The mortgages involved in this case were upon their face entirely unobjectionable in form, with the usual condition that the mortgagor might retain possession, but with no authority conferred upon him therein to make any sale of the property mortgaged. From this it will appear that under the law, as conceded by all the parties, such mortgages were prima facie valid. The proof offered, however, tended to show that by oral contracts entered into at the time the mortgages were executed, it was agreed that the mortgagor could sell the property and apply the proceeds to the payment of the mortgages in the order of their priority. No proof was introduced tending to show that the agreement was that the mortgagor could sell for his own benefit, or for the purpose of replenishing the stock of goods mortgaged. Such being the condition of the mortgages, and the circumstances surrounding their execution, there is no dispute as to the law that such mortgages, if executed in good faith, are valid and binding on all parties. It will therefore be seen that this case presents more a question of fact than of law. The mortgages, if construed as written, or as affected by the contemporaneous agreements, are at least prima facie valid, and unless such facts appear in the record as to show bad faith in the transaction, they must stand.

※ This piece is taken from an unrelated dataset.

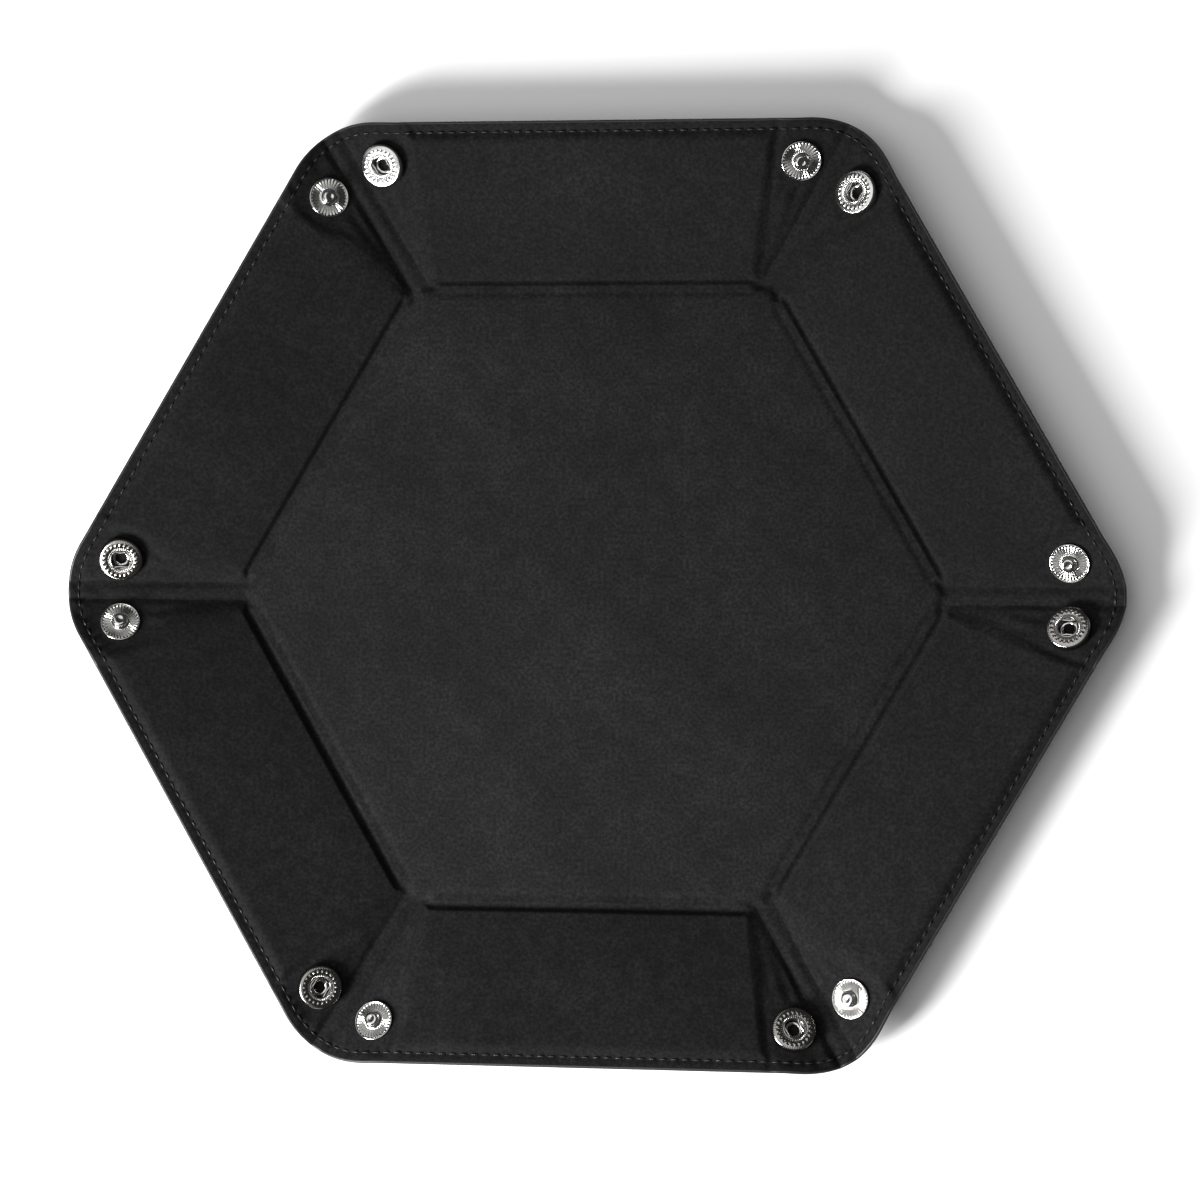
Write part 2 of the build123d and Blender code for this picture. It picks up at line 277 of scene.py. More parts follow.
# How deep the lining sinks along the two hinge lines
HINGE_DEPTH = {1: (0.3, 0.3), 2: (0.3, 0.1), 3: (0.0, 0.15), 4: (0.0, 0.0), 5: (0.1, 0.3), 6: (0.05, 0.3)}
# How far the lining runs on from the boards before it lies down on the wedge
TENT = {1: (0.4, 0.3), 2: (0.1, 0.9), 3: (1.0, 0.8), 4: (1.0, 1.0), 5: (0.6, 0.2), 6: (0.8, 0.2)}
# How high the small puckers beside the seam are
PUCKER = {1: (0.30, 0.30), 2: (0.12, 0.12), 3: (0.12, 0.12), 4: (0.40, 0.40), 5: (0.32, 0.32), 6: (0.12, 0.12)}


def by_corner(i, x, aside, table):
    """A corner's value at points of wall i, or of corner i's strip where aside is given."""
    if aside is None:
        return np.where(np.asarray(x) > 0, table[i][0], table[i % 6 + 1][1])
    share = np.clip(0.5 + np.asarray(aside) / 4, 0, 1)
    return table[i][0] * (1 - share) + table[i][1] * share


def billow(x, y):
    """Lift of the whole loose wedge between its hinge line and crease, flat where the snaps sit."""
    along, aside = crease_coords(x, y)
    past = past_hinge(x, y)
    width = np.maximum(past + np.abs(aside) - CREASE_HALF, 0.01)
    share = np.clip(past / width, 0, 1)
    lift = 0.05 * width * np.sin(math.pi * share**0.75) * ease((along - 3) / 8)
    return lift * ease((snap_distance(x, y) - 6.0) / 5)


def snap_distance(x, y):
    along, aside = crease_coords(x, y)
    return np.hypot(along - SNAP_ALONG, np.abs(aside) - SNAP_ASIDE)


STITCH_PULL = 0.32  # how far the thread pulls the lining in
PRESSED_HEIGHT = 0.30  # the lining's height in a fully pressed crease line
RIM_HEIGHT = 0.02  # where the two faces meet at the sheet's edge


def rolled(height, share):
    """A height that rolls over to the sheet's edge, where share falls from 1 to 0."""
    share = np.clip(share, 0, 1)
    return RIM_HEIGHT + (height - RIM_HEIGHT) * np.sqrt(np.clip(1 - (1 - share) ** 2, 0, 1))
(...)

We have carefully examined the proof offered in the court below, and have been unable to find anything therein which would warrant us in finding that the mortgages were not made and accepted in the most perfect good faith. As they were prima facie valid, it was not incumbent upon those asserting rights thereunder to show good faith; but, on the contrary, the burden was upon those denying their validity, to show bad faith. And even if we assume that the burden of proof was upon the mortgagees to show absolute good faith, we think enough appears in the record to establish such fact. We do not see how even a plausible argument can be constructed upon a contrary theory as to the mortgage held by Garretson, Woodruff, Pratt & Co., the proof showing clearly that in their case the mortgage was given in the ordinary course of business, to secure a bona fide debt then owing by the mortgagor to such firm.

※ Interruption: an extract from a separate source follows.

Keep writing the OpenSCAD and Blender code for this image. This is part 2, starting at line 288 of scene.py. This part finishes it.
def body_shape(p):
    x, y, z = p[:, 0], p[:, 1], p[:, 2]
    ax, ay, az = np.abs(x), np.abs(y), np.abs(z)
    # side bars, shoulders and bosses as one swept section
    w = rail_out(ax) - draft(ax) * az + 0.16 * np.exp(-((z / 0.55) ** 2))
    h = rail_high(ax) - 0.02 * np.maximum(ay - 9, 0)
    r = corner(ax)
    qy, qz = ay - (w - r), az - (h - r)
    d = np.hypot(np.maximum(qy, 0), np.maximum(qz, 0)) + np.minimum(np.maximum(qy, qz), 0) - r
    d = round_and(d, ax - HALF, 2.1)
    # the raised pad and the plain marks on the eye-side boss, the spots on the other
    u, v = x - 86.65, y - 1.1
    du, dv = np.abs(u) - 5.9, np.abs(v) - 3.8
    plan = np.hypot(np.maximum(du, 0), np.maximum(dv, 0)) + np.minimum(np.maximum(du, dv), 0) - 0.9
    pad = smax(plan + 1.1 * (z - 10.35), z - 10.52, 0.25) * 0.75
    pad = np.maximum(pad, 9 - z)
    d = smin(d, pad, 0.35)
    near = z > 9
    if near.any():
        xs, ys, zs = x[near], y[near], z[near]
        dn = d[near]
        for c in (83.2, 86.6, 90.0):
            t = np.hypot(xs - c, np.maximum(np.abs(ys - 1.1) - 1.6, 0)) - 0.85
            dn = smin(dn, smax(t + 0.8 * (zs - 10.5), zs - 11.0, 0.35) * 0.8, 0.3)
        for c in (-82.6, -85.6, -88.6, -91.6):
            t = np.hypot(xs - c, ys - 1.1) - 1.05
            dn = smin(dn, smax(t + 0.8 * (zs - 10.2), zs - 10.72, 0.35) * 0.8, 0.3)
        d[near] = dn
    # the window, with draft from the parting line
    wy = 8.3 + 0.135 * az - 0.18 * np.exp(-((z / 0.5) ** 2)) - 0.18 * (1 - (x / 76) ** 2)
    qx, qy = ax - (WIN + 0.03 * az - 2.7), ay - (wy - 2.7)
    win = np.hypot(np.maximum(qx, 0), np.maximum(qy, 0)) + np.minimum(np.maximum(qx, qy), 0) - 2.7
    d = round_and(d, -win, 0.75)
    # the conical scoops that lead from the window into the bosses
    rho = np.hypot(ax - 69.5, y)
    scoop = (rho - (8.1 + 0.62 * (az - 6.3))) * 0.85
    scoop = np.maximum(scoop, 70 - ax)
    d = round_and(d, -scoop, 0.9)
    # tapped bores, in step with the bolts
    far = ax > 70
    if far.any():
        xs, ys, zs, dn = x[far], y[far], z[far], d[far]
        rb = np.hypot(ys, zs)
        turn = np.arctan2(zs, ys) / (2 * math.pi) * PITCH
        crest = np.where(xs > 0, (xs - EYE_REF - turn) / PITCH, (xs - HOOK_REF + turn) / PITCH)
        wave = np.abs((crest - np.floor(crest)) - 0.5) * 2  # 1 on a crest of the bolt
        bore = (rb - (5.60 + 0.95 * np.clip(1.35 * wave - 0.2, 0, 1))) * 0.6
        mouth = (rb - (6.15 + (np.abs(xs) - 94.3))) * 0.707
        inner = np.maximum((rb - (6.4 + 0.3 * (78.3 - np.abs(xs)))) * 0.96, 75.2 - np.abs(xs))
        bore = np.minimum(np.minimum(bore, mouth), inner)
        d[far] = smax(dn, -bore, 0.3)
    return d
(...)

As to the other mortgage, it is claimed that while it was absolute in form, and given for a definite sum, as being due from the mortgagor to the mortgagee, it was in fact only an indemnity mortgage to secure the mortgagee against a liability as joint maker with the mortgagor of certain notes to third parties, and that this fact is sufficient to taint the whole transaction with bad faith. We are unable to draw such a conclusion from the facts so stated. The only effect of such want of form in the mortgage would be to require, from one who would assert rights thereunder, a clear explanation of the circumstances surrounding its execution; and if in fact a bona fide liability existed, a mortgage thus absolute in form should be sustained to protect the mortgagee from such liability as fully as would a mortgage which expressed the contract of indemnity on its face. Upon this question of liability the testimony in the record is not as satisfactory as it should be, but, assuming it to be true (and it is entirely uncontradicted), enough appears therefrom to show that such a liability exists. While the proof satisfactorily shows the liability, it does not satisfactorily show that such liability had become absolute, and it is therefore uncertain as to how much, if anything, is due on said mortgage, and it will therefore be necessary, before full justice can be done to the parties to this action, that there should be further proofs upon that question.

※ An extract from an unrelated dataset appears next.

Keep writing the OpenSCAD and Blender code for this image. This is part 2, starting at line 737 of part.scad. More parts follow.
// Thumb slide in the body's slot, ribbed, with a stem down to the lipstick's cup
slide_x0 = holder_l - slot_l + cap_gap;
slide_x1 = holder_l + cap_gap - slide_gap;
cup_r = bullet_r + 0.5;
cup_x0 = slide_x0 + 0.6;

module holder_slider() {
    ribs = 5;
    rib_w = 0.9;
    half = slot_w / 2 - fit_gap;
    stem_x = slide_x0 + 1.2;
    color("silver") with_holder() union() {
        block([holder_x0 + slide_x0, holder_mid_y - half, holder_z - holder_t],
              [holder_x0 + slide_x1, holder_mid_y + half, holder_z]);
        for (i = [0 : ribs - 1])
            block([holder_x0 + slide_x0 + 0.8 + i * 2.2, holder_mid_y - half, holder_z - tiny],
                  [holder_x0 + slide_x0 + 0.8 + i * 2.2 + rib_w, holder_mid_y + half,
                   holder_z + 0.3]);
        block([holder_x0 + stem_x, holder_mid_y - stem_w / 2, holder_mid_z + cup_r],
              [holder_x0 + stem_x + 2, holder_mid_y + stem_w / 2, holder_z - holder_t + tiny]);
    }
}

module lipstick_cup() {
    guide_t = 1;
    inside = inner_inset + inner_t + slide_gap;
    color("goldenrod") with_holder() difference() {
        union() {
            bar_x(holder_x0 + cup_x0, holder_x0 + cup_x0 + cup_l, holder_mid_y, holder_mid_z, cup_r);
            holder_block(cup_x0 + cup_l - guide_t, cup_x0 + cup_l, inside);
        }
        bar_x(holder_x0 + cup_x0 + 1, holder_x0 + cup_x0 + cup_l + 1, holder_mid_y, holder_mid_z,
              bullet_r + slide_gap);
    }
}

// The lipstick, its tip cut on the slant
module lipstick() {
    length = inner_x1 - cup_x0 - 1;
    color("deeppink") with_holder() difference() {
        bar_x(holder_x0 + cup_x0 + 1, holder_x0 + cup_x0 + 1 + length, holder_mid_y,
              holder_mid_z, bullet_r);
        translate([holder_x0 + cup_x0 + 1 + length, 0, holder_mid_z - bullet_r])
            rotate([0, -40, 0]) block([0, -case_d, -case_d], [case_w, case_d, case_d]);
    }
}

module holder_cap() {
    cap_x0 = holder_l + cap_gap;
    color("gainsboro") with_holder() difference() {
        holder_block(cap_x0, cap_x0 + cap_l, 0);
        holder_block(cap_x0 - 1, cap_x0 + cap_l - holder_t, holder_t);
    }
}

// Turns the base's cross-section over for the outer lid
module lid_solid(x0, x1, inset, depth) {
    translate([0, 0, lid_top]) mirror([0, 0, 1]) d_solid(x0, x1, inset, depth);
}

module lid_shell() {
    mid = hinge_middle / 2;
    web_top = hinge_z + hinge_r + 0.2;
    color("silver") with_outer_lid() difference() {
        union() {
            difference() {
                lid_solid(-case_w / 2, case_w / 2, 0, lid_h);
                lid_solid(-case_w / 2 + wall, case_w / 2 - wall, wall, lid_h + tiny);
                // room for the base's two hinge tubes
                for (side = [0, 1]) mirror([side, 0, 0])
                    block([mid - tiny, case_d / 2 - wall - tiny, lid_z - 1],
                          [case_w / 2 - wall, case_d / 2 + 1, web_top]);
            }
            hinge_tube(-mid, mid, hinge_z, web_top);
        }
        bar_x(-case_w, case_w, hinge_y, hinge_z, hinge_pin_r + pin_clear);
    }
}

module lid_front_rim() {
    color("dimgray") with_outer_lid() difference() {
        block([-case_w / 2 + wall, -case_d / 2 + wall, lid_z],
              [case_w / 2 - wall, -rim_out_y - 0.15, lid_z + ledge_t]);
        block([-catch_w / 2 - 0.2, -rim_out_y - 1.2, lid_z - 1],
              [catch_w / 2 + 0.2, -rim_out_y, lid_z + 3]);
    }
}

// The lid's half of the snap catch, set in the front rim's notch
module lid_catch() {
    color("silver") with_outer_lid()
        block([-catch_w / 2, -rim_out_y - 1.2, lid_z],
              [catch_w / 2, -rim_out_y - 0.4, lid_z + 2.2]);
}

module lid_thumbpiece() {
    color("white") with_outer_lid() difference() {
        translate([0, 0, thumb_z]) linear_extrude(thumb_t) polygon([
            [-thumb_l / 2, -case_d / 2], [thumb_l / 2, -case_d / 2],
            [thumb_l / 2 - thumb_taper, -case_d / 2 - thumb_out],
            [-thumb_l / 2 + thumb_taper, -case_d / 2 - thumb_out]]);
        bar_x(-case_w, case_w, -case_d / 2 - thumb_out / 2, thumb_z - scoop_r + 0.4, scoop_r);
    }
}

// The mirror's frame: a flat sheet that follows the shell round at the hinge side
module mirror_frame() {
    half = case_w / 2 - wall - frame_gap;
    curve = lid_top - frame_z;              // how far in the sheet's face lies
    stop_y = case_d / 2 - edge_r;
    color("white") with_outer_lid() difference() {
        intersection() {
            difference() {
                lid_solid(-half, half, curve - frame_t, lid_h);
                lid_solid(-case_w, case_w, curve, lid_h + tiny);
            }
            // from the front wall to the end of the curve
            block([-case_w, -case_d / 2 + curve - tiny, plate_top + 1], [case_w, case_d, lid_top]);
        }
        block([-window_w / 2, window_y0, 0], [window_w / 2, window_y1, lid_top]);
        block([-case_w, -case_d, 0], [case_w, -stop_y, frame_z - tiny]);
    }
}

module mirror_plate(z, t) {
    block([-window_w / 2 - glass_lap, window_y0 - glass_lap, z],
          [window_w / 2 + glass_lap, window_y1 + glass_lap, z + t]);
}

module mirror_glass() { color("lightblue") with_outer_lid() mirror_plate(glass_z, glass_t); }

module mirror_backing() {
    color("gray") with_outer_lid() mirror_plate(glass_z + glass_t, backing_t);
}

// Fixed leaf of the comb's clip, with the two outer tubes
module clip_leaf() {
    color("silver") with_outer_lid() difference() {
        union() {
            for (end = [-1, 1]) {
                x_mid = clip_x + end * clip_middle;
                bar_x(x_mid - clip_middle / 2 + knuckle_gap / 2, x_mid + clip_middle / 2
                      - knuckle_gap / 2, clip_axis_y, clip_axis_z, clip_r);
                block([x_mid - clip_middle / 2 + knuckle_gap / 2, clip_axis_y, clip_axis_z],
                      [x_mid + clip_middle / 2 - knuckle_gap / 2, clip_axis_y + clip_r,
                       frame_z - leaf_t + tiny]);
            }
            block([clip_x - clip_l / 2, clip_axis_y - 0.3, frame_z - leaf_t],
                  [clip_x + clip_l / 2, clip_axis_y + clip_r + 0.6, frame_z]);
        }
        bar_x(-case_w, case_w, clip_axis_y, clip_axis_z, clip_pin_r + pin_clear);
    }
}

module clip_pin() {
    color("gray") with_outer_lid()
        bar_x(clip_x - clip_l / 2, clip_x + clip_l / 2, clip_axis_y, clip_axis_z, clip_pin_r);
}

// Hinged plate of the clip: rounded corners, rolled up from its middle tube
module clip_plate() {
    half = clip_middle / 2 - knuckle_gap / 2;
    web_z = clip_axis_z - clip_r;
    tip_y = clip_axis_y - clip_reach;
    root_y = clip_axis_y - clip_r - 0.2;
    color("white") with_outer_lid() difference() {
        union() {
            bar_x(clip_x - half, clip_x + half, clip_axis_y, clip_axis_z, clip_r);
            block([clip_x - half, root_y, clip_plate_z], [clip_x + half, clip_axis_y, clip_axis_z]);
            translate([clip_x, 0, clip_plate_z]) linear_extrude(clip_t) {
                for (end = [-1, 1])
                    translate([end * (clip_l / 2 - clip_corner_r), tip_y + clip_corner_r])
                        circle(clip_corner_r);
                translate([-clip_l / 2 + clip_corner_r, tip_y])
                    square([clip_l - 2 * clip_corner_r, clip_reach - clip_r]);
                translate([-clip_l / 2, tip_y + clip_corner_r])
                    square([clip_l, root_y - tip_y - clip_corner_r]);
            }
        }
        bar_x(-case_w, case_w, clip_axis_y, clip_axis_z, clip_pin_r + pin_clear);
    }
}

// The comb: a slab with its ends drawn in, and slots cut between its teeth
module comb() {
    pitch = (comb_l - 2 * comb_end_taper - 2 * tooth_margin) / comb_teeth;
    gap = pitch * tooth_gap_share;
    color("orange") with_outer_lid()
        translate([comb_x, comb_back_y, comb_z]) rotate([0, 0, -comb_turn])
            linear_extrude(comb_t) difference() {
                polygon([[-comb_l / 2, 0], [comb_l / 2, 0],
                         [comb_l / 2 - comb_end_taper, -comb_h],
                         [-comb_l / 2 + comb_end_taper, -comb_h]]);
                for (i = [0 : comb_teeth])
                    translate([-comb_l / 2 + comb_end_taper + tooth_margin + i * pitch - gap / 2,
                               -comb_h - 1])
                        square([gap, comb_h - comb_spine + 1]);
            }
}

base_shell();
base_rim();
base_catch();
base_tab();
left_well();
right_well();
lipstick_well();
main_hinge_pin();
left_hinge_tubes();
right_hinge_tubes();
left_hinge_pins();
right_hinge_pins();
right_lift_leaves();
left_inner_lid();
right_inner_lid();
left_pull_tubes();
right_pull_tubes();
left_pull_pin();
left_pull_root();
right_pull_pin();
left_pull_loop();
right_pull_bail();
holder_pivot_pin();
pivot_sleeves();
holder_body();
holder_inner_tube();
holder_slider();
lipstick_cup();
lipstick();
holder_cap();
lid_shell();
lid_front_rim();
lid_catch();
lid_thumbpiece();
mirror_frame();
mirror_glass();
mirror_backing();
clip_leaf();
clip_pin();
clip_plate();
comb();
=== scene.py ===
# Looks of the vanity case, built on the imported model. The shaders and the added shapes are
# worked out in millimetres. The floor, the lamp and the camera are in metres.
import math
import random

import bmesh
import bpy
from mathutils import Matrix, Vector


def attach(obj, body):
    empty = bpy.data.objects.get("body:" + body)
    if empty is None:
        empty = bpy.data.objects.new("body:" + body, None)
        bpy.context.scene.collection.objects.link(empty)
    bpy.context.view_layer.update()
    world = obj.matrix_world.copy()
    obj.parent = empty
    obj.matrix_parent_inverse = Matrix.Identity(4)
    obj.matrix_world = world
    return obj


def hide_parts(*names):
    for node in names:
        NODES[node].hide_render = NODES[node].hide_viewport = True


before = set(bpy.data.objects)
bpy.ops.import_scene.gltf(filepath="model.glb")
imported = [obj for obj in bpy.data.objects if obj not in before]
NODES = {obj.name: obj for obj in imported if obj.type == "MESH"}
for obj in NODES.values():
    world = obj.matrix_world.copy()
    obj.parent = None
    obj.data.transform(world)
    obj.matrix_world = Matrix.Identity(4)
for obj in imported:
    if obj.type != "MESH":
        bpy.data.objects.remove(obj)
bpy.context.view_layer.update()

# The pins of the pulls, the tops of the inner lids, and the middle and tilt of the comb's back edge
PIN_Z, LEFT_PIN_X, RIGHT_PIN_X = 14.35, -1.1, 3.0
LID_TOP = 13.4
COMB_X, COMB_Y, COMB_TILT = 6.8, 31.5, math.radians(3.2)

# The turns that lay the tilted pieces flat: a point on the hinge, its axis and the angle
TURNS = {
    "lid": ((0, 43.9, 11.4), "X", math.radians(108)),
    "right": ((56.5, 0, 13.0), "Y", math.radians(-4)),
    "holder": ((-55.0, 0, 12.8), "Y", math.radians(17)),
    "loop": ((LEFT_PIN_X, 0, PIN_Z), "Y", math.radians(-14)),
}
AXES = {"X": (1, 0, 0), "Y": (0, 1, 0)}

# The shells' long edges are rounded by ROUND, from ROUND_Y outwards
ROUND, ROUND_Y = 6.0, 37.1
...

It appears from the proofs that under the power to sell for the benefit of the mortgagee some of the goods covered by the mortgage had been sold for cash and some for credit, which, under well settled principles of law, must be charged to the mortgagees, whether they received the same or not.
The decree of the court below holding such mortgages to be fraudulent, and distributing the proceeds upon that basis, must be set aside, and the cause remanded, with instructions to take proofs as to the amount which has been paid on account of the liability for which the mortgage to Moses Warren was an indemnity, and to deduct from the amount thereof, not exceeding the amount named in such mortgage, the cash and credit sales made by the mortgagor after the execution of said mortgage, and satisfy the remainder out of the money in the registry of the court, and apply the residue of such moneys on the mortgage of Garretson, Woodruff, Pratt & Co.; the appellants herein to recover of the attaching creditors the costs of this appeal.
ANDERS, C. J., and DUNBAR, SCOTT and STILES, JJ., concur.